With @yield_exceptions_as_parts, faulty_processor will not terminate the pipeline when it fails. Instead, it will output a ProcessorPart with mimetype text/x-exception that recover_from_error processor can use to react to the failure.

Background Tasks

If you need to perform a "fire-and-forget" operation (like saving to a DB) without blocking the main generation flow, use processor.create_task().

async def process_with_background():
    async with processor.context():
        # Schedule the background task (fire and forget)
        # This is tracked by the context and cleaned up automatically
        processor.create_task(save_to_db(results))

        # Yield generation results immediately
        async for part in model(input_stream):
            yield part

        # When exiting the context, the task is awaited by the context.

How the Lifecycle is Managed

To keep your pipelines robust and memory-safe, the processor.context() follows a few key principles:

  • Automatic Cleanup: You don't have to worry about manual teardown. When the context exits, all background tasks—including buffers and parallel branches —are gracefully cleaned up for you.

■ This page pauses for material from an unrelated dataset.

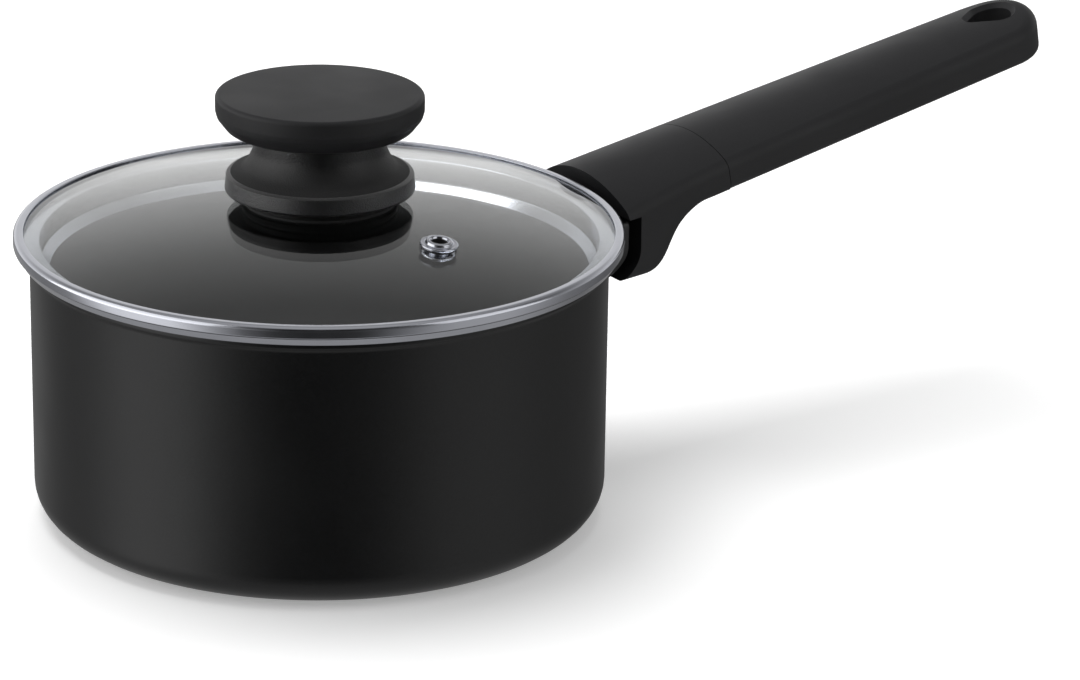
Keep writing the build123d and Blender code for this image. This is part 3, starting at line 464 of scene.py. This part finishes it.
ventSizes = {"x": 9.9, "y": -47.3, "bore": 2.2, "tube": 2.9, "flange": 5.4, "flangeThick": 1.0, "step": 4.1,
             "stepThick": 0.9, "seal": 0.4, "boreShadeWall": 0.12}
ventBore, tubeR, stepR = ventSizes["bore"], ventSizes["tube"], ventSizes["step"]
tubeLow = -glassSizes["thickness"] - 2 * ventSizes["seal"]
flangeZ = ventSizes["seal"]
stepZ = flangeZ + ventSizes["flangeThick"]
eyeletTop = stepZ + ventSizes["stepThick"]
eyeletProfile = softened([
    (ventBore, tubeLow, 0.1), (tubeR, tubeLow, 0.2), (tubeR, flangeZ, 0), (ventSizes["flange"], flangeZ, 0.3),
    (ventSizes["flange"], stepZ, 0.32), (stepR + 0.25, stepZ - 0.1, 0.12), (stepR - 0.2, stepZ, 0.2),
    (stepR - 0.45, eyeletTop - 0.1, 0.5), (ventBore + 0.5, eyeletTop, 0.6), (ventBore, eyeletTop - 0.7, 0.3)],
    closed=True)
ventEyelet = turned("ventEyelet", eyeletProfile, steps=96, closed=True, sharpAngle=40)
ventOut = math.hypot(ventSizes["x"], ventSizes["y"])
ventPlace = Vector((ventSizes["x"], ventSizes["y"], domeHeight(ventOut, domeR))) * mm
lean = math.asin(ventOut / domeR)
out = Vector((ventSizes["x"], ventSizes["y"], 0)).normalized()
normal = Vector((math.sin(lean) * out.x, math.sin(lean) * out.y, math.cos(lean)))
ventEyelet.rotation_mode = "QUATERNION"
ventEyelet.rotation_quaternion = Vector((0, 0, 1)).rotation_difference(normal)
ventEyelet.location = ventPlace
bpy.ops.object.transform_apply(location=True, rotation=True, scale=True)
finishPiece(ventEyelet, polishedSteel, "lid", "vent_eyelet")
ventEyelet.data.materials.append(silicone)  # painted shade: the bore's wall takes the dull dark silicone, so that the bore reads as a deep hole
# faces inside the bore, and a little past its edge, get the painted shade
for face in ventEyelet.data.polygons:
    offset = face.center - ventPlace
    height = offset.dot(normal)
    if (offset - normal * height).length < (ventBore + ventSizes["boreShadeWall"]) * mm:
        face.material_index = 1
print("vent made")


finishes = {
    "handle_heel": softTouch, "handle_grip": softTouch, "flame_guard": grainedPlastic,
    "handle_bracket": brushedSteel, "handle_tang": brushedSteel, "tang_rivets": brushedSteel,
    "handle_screws": brushedSteel, "vent_seal": silicone, "vent_collar": polishedSteel,
    "knob_insert": turnedBrass, "knob_gasket": silicone, "knob_grommet": silicone,
    "knob_washer": brushedSteel, "knob_screw": brushedSteel}
for node, material in finishes.items():
    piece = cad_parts[node]
    piece.data.materials.clear()
    piece.data.materials.append(material)
print("CAD pieces finished:", len(finishes))


floorSizes = {"side": 9.0, "drop": 0.0002, "glow": 0.30}
bpy.ops.object.select_all(action="DESELECT")
bpy.ops.mesh.primitive_plane_add(size=floorSizes["side"], location=(0, 0, -floorSizes["drop"]))
floor = bpy.context.object
floor.name = "lightTable"
paper, tree, shader = startMaterial("whiteAcrylicTable", "#f2f2f2", 0.9)
shader.inputs["Specular IOR Level"].default_value = 0.0
shader.inputs["Emission Color"].default_value = (1, 1, 1, 1)
shader.inputs["Emission Strength"].default_value = floorSizes["glow"]
floor.data.materials.append(paper)
floor.visible_glossy = False  # what the pan mirrors from below comes from the studio's lower walls
floor.visible_shadow = False

# The studio's walls, as stops of place and brightness. Heights run from straight down at 0 to straight up
# at 1. Turns run from behind the pan, by its left, past the camera near 0.5, to behind it by its right.
studio = {
    "azimuth": -31.0,
    "aim": (0.04, 0, 0.05),
    "upperByHeight": [(0.50, 1.0), (0.587, 0.9), (0.671, 0.72), (0.75, 0.44), (0.82, 0.26), (1.0, 0.45)],
    "upperByTurn": [
        (0.0, 1.0), (0.30, 0.9), (0.37, 0.6), (0.42, 0.25), (0.46, 0.04), (0.53, 0.04), (0.58, 0.14),
        (0.66, 0.22), (0.76, 0.28), (0.82, 0.5), (0.88, 0.9), (1.0, 1.0)],
    "lowerByTurn": [
        (0.0, 0.30), (0.09, 0.30), (0.15, 0.20), (0.21, 0.28), (0.27, 0.95), (0.34, 1.0), (0.39, 0.38),
        (0.42, 0.13), (0.45, 0.04), (0.5, 0.02), (0.55, 0.04), (0.59, 0.20), (0.64, 0.44), (0.71, 0.45),
        (0.79, 0.21), (0.88, 0.13), (0.92, 0.14), (1.0, 0.30)],
    "straightDown": (0.36, 0.36, 0.36, 1),
}
studioTurn = math.radians(studio["azimuth"])
toFront = Vector((math.sin(studioTurn), -math.cos(studioTurn), 0))
toRight = Vector((0, 0, 1)).cross(toFront)
world = bpy.data.worlds.new("studio")
bpy.context.scene.world = world
world.use_nodes = True
tree = world.node_tree
background = tree.nodes["Background"]
direction = addNode(tree, "ShaderNodeTexCoord")
split = addNode(tree, "ShaderNodeSeparateXYZ", {}, {"Vector": direction.outputs["Generated"]})
rise = addNode(tree, "ShaderNodeMapRange", {"From Min": -1.0, "From Max": 1.0}, {"Value": split.outputs["Z"]})
facing = addNode(tree, "ShaderNodeVectorMath", {"operation": "DOT_PRODUCT", 1: toFront},
                 {0: direction.outputs["Generated"]})
across = addNode(tree, "ShaderNodeVectorMath", {"operation": "DOT_PRODUCT", 1: toRight},
                 {0: direction.outputs["Generated"]})
angle = addNode(tree, "ShaderNodeMath", {"operation": "ARCTAN2"},
                {0: across.outputs["Value"], 1: facing.outputs["Value"]})
around = addNode(tree, "ShaderNodeMapRange", {"From Min": -math.pi, "From Max": math.pi},
                 {"Value": angle.outputs["Value"]})
upperByHeight = addNode(tree, "ShaderNodeValToRGB", {}, {"Fac": rise.outputs["Result"]})
upperByTurn = addNode(tree, "ShaderNodeValToRGB", {}, {"Fac": around.outputs["Result"]})
lowerByTurn = addNode(tree, "ShaderNodeValToRGB", {}, {"Fac": around.outputs["Result"]})
ramps = {"upperByHeight": upperByHeight, "upperByTurn": upperByTurn, "lowerByTurn": lowerByTurn}
for name, ramp in ramps.items():
    elements = ramp.color_ramp.elements
    while len(elements) < len(studio[name]):
        elements.new(0.5)
    for element, (place, value) in zip(elements, studio[name]):
        element.position = place
        element.color = (value, value, value, 1)

# Overhead the turns fade out, and straight down the lower walls turn to an even grey.
overhead = addNode(tree, "ShaderNodeMapRange", {"From Min": 0.88, "From Max": 0.96},
                   {"Value": rise.outputs["Result"]})
turnShare = addNode(tree, "ShaderNodeMix", {"data_type": "RGBA", 7: (1, 1, 1, 1)},
                    {0: overhead.outputs["Result"], 6: upperByTurn.outputs["Color"]})
upperWalls = addNode(tree, "ShaderNodeMix", {"data_type": "RGBA", "blend_type": "MULTIPLY", 0: 1.0},
                     {6: upperByHeight.outputs["Color"], 7: turnShare.outputs[2]})
downward = addNode(tree, "ShaderNodeMapRange", {"From Min": 0.10, "From Max": 0.22},
                   {"Value": rise.outputs["Result"]})
lowerWalls = addNode(tree, "ShaderNodeMix", {"data_type": "RGBA", 6: studio["straightDown"]},
                     {0: downward.outputs["Result"], 7: lowerByTurn.outputs["Color"]})
horizon = addNode(tree, "ShaderNodeMapRange", {"From Min": 0.47, "From Max": 0.50},
                  {"Value": rise.outputs["Result"]})
walls = addNode(tree, "ShaderNodeMix", {"data_type": "RGBA"},
                {0: horizon.outputs["Result"], 6: lowerWalls.outputs[2], 7: upperWalls.outputs[2]})
rays = addNode(tree, "ShaderNodeLightPath")
backdrop = addNode(tree, "ShaderNodeMix", {"data_type": "RGBA", 7: (1, 1, 1, 1)},
                   {0: rays.outputs["Is Camera Ray"], 6: walls.outputs[2]})  # plain white past the floor
tree.links.new(backdrop.outputs[2], background.inputs["Color"])

softboxes = {
    "leftBox": {"turn": -76, "distance": 1.3, "height": 0.95, "width": 2.0, "tall": 1.8, "power": 11.5,
                "upright": True},
    "rightBox": {"turn": 66, "distance": 1.3, "height": 1.0, "width": 1.1, "tall": 1.7, "power": 5.0,
                 "upright": True},
    "topBox": {"turn": -150, "distance": 0.5, "height": 1.5, "width": 1.2, "tall": 1.2, "power": 20,
               "upright": False},
}
for name, box in softboxes.items():
    turn = math.radians(studio["azimuth"] + box["turn"])
    spot = Vector((math.sin(turn) * box["distance"], -math.cos(turn) * box["distance"], box["height"]))
    bpy.ops.object.light_add(type="AREA", location=spot)
    light = bpy.context.object
    light.name = name
    light.data.shape = "RECTANGLE"
    light.data.size, light.data.size_y = box["width"], box["tall"]
    light.data.energy = box["power"]
    light.visible_camera = False
    light.visible_glossy = box["upright"]  # the handle's top stays even, with no top light mirrored in it
    aim = Vector(studio["aim"]) - spot
    if box["upright"]:
        aim.z = 0
    light.rotation_mode = "QUATERNION"
    light.rotation_quaternion = aim.to_track_quat("-Z", "Y")

cameraSizes = {"place": (-0.61964, -1.03273, 0.48090), "azimuth": -33.968, "elevation": 19.684, "roll": 0.965,
               "lens": 148.25, "sensor": 36.0, "reach": 50.0}
bpy.ops.object.camera_add()
camera = bpy.context.object
turn, tilt = math.radians(cameraSizes["azimuth"]), math.radians(cameraSizes["elevation"])
back = Vector((math.sin(turn) * math.cos(tilt), -math.cos(turn) * math.cos(tilt), math.sin(tilt)))
right = Vector((0, 0, 1)).cross(back).normalized()
up = back.cross(right)
roll = math.radians(cameraSizes["roll"])
rolledRight = right * math.cos(roll) + up * math.sin(roll)
rolledUp = up * math.cos(roll) - right * math.sin(roll)
cameraTurn = Matrix((rolledRight, rolledUp, back)).transposed().to_4x4()
camera.matrix_world = Matrix.Translation(cameraSizes["place"]) @ cameraTurn
camera.data.lens = cameraSizes["lens"]
camera.data.sensor_width = cameraSizes["sensor"]
camera.data.clip_end = cameraSizes["reach"]
bpy.context.scene.camera = camera
bpy.context.scene.view_settings.view_transform = "Standard"
bpy.context.scene.view_settings.look = "None"
print("studio set up")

  • Smart Error Handling: If a processor encounters an exception, the context acts as a safety net. It immediately cancels any remaining tasks in the chain and propagates the error, preventing "zombie" processes from lingering in the background.

  • Integrated Task Management: To ensure your background work stays synced with the pipeline’s lifecycle, we recommend using processor.create_task(). Unlike a standard asyncio.create_task(), this keeps your work attached to the processor’s context so it can be managed and cleaned up automatically.